### DATA SECTION
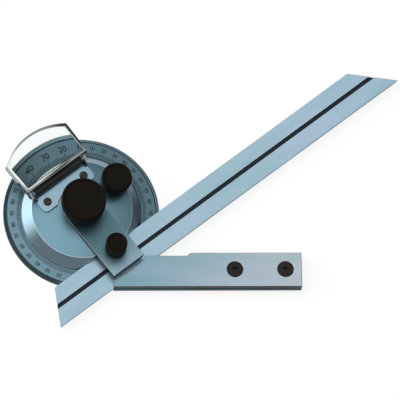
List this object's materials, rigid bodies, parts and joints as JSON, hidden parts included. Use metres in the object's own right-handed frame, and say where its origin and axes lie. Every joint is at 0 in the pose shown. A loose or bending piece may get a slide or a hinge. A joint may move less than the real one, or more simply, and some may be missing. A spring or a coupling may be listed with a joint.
{
  "type": "bevel protractor",
  "caption": "Bevel protractor with a graduated dial, stock, sliding blade on a swivelling turret, geared fine adjustment, clamp knobs and a tilting magnifier.",
  "frame": {"origin": "on the turret's axis, on the flat back face of the dial", "axes": "+Z along the turret's axis out of the dial; +X along the stock, away from the dial; the blade lies 37 degrees anticlockwise from +X at rest"},
  "size_m": [0.1852, 0.1237, 0.0233],
  "materials": {
    "satin_steel": "fine satin, cool grey",
    "scale_steel": "matt satin under the graduations",
    "blade_steel": "ground, brushed along the blade",
    "bright_steel": "turned and ground",
    "chrome_frame": "polished",
    "brass": "turned",
    "black_screw": "blackened",
    "knob_plastic": "moulded, nearly black",
    "dark_plastic": "smooth, dark",
    "lens_glass": "clear, polished"
  },
  "bodies": {
    "base": {"dial_body": "satin_steel", "scale_ring": "scale_steel", "stock_spacer": "satin_steel", "stock_front": "satin_steel", "stock_screw_1": "black_screw", "stock_screw_2": "black_screw", "spindle": "bright_steel", "fixed_gear": "bright_steel"},
    "turret": {"turret_hub": "satin_steel", "vernier_plate": "scale_steel", "blade_arm": "satin_steel", "arm_screw_1": "black_screw", "arm_screw_2": "black_screw", "clamp_washer": "bright_steel", "pinion_bush": "brass", "clamp_shoe": "bright_steel", "magnifier_bracket": "satin_steel", "bracket_screw_1": "black_screw", "bracket_screw_2": "black_screw", "hinge_pin": "bright_steel", "hinge_sleeve": "dark_plastic"},
    "blade": {"blade": "blade_steel"},
    "clamp": {"clamp_knob": "knob_plastic", "clamp_insert": "brass"},
    "fine_adjust": {"fine_knob": "knob_plastic", "pinion_shaft": "bright_steel"},
    "blade_lock": {"lock_knob": "knob_plastic", "lock_screw": "bright_steel"},
    "magnifier": {"lens_frame": "chrome_frame", "lens": "lens_glass"}
  },
  "joints": [
    {"name": "turret_swing", "type": "hinge", "parent": "base", "child": "turret", "pos_m": [0, 0, 0], "axis": [0, 0, 1], "range_deg": [-20, 80]},
    {"name": "blade_slide", "type": "slide", "parent": "turret", "child": "blade", "axis": [0.7986, 0.6018, 0], "range_m": [-0.13, 0.024]},
    {"name": "fine_turn", "type": "hinge", "parent": "turret", "child": "fine_adjust", "pos_m": [0.01598, 0.01323, 0], "axis": [0, 0, 1], "range_deg": [-119, 474]},
    {"name": "clamp_turn", "type": "hinge", "parent": "base", "child": "clamp", "pos_m": [0, 0, 0], "axis": [0, 0, 1], "range_deg": [0, 180]},
    {"name": "lock_turn", "type": "hinge", "parent": "turret", "child": "blade_lock", "pos_m": [0.01499, -0.01989, 0], "axis": [0, 0, 1], "range_deg": [0, 180]},
    {"name": "lens_tilt", "type": "hinge", "parent": "turret", "child": "magnifier", "pos_m": [-0.01119, 0.01485, 0.0114], "axis": [0.7986, 0.6018, 0], "range_deg": [-10, 90]}
  ],
  "couplings": [
    {"joint": "fine_turn", "follows": "turret_swing", "ratio": 5.9167}
  ]
}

### THE TASK
Copy all data exactly, start to finish.

### WRITTEN ANSWER
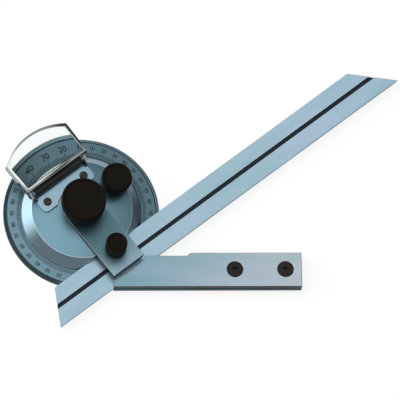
List this object's materials, rigid bodies, parts and joints as JSON, hidden parts included. Use metres in the object's own right-handed frame, and say where its origin and axes lie. Every joint is at 0 in the pose shown. A loose or bending piece may get a slide or a hinge. A joint may move less than the real one, or more simply, and some may be missing. A spring or a coupling may be listed with a joint.
{
  "type": "bevel protractor",
  "caption": "Bevel protractor with a graduated dial, stock, sliding blade on a swivelling turret, geared fine adjustment, clamp knobs and a tilting magnifier.",
  "frame": {"origin": "on the turret's axis, on the flat back face of the dial", "axes": "+Z along the turret's axis out of the dial; +X along the stock, away from the dial; the blade lies 37 degrees anticlockwise from +X at rest"},
  "size_m": [0.1852, 0.1237, 0.0233],
  "materials": {
    "satin_steel": "fine satin, cool grey",
    "scale_steel": "matt satin under the graduations",
    "blade_steel": "ground, brushed along the blade",
    "bright_steel": "turned and ground",
    "chrome_frame": "polished",
    "brass": "turned",
    "black_screw": "blackened",
    "knob_plastic": "moulded, nearly black",
    "dark_plastic": "smooth, dark",
    "lens_glass": "clear, polished"
  },
  "bodies": {
    "base": {"dial_body": "satin_steel", "scale_ring": "scale_steel", "stock_spacer": "satin_steel", "stock_front": "satin_steel", "stock_screw_1": "black_screw", "stock_screw_2": "black_screw", "spindle": "bright_steel", "fixed_gear": "bright_steel"},
    "turret": {"turret_hub": "satin_steel", "vernier_plate": "scale_steel", "blade_arm": "satin_steel", "arm_screw_1": "black_screw", "arm_screw_2": "black_screw", "clamp_washer": "bright_steel", "pinion_bush": "brass", "clamp_shoe": "bright_steel", "magnifier_bracket": "satin_steel", "bracket_screw_1": "black_screw", "bracket_screw_2": "black_screw", "hinge_pin": "bright_steel", "hinge_sleeve": "dark_plastic"},
    "blade": {"blade": "blade_steel"},
    "clamp": {"clamp_knob": "knob_plastic", "clamp_insert": "brass"},
    "fine_adjust": {"fine_knob": "knob_plastic", "pinion_shaft": "bright_steel"},
    "blade_lock": {"lock_knob": "knob_plastic", "lock_screw": "bright_steel"},
    "magnifier": {"lens_frame": "chrome_frame", "lens": "lens_glass"}
  },
  "joints": [
    {"name": "turret_swing", "type": "hinge", "parent": "base", "child": "turret", "pos_m": [0, 0, 0], "axis": [0, 0, 1], "range_deg": [-20, 80]},
    {"name": "blade_slide", "type": "slide", "parent": "turret", "child": "blade", "axis": [0.7986, 0.6018, 0], "range_m": [-0.13, 0.024]},
    {"name": "fine_turn", "type": "hinge", "parent": "turret", "child": "fine_adjust", "pos_m": [0.01598, 0.01323, 0], "axis": [0, 0, 1], "range_deg": [-119, 474]},
    {"name": "clamp_turn", "type": "hinge", "parent": "base", "child": "clamp", "pos_m": [0, 0, 0], "axis": [0, 0, 1], "range_deg": [0, 180]},
    {"name": "lock_turn", "type": "hinge", "parent": "turret", "child": "blade_lock", "pos_m": [0.01499, -0.01989, 0], "axis": [0, 0, 1], "range_deg": [0, 180]},
    {"name": "lens_tilt", "type": "hinge", "parent": "turret", "child": "magnifier", "pos_m": [-0.01119, 0.01485, 0.0114], "axis": [0.7986, 0.6018, 0], "range_deg": [-10, 90]}
  ],
  "couplings": [
    {"joint": "fine_turn", "follows": "turret_swing", "ratio": 5.9167}
  ]
}